What Blake would tell other platform teams

Prototype fast and throw things away when they don't work. The cost of building and discarding is low enough now that paralysis is the bigger risk.

Keep the core engineering fundamentals: test coverage, observability, DORA metrics, and security guardrails. These aren't obsolete. If anything, they matter more because you're shipping faster and the blast radius of a bad decision is larger.

Start small and continue to iterate on it over time. And right now, it's so easy and so cheap to proof of concept something.

Frequently Asked Questions 

How do you architect a multi-agent AI system on Kubernetes? 

Run specialized sub-agents as Kubernetes deployments.
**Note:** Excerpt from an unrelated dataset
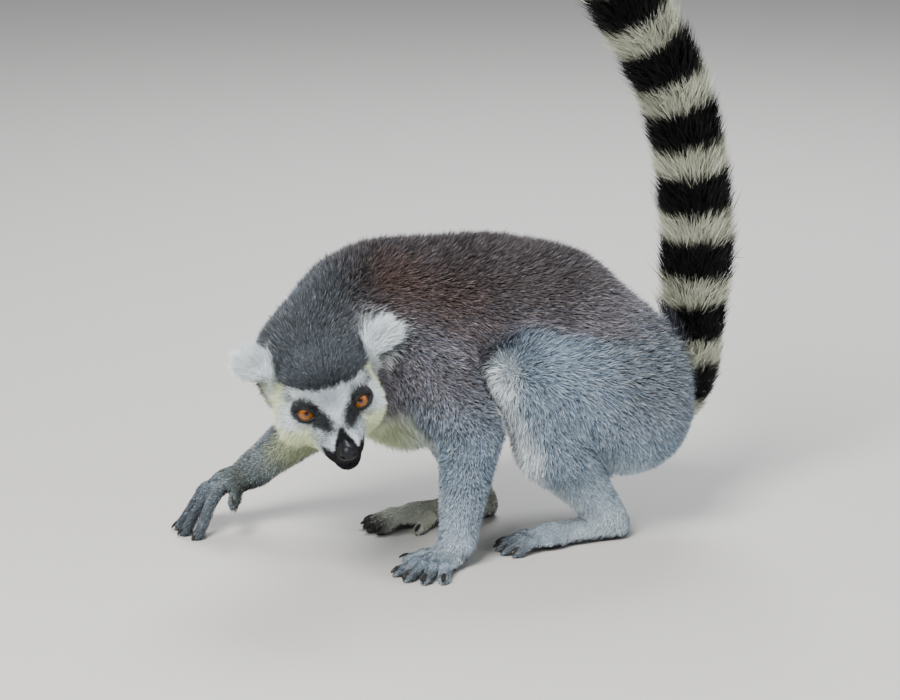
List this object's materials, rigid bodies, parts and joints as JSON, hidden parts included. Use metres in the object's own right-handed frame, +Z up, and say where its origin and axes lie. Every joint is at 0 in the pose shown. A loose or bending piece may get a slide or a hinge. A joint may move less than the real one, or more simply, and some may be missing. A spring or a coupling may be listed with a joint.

An orchestrator routes requests to the right sub-agent (Argo CD, docs, ticketing) via API, synthesizes responses, and returns one answer. Each sub-agent has scoped system instructions and tooling.

Why does GitOps make AI more useful for platform teams? 

When the infrastructure configuration is code in source control, LLMs can read it directly. Point MCP at Prometheus and the model can correlate config state with runtime behavior, going beyond code generation to real operational reasoning.  

How do you measure the value of AI platform tooling? 

Apply DORA metrics: deployment frequency, change failure rate, and time from PR to production. Tag AI-assisted work in your ticketing system and correlate with velocity. LLM inference costs are real, and executives will ask.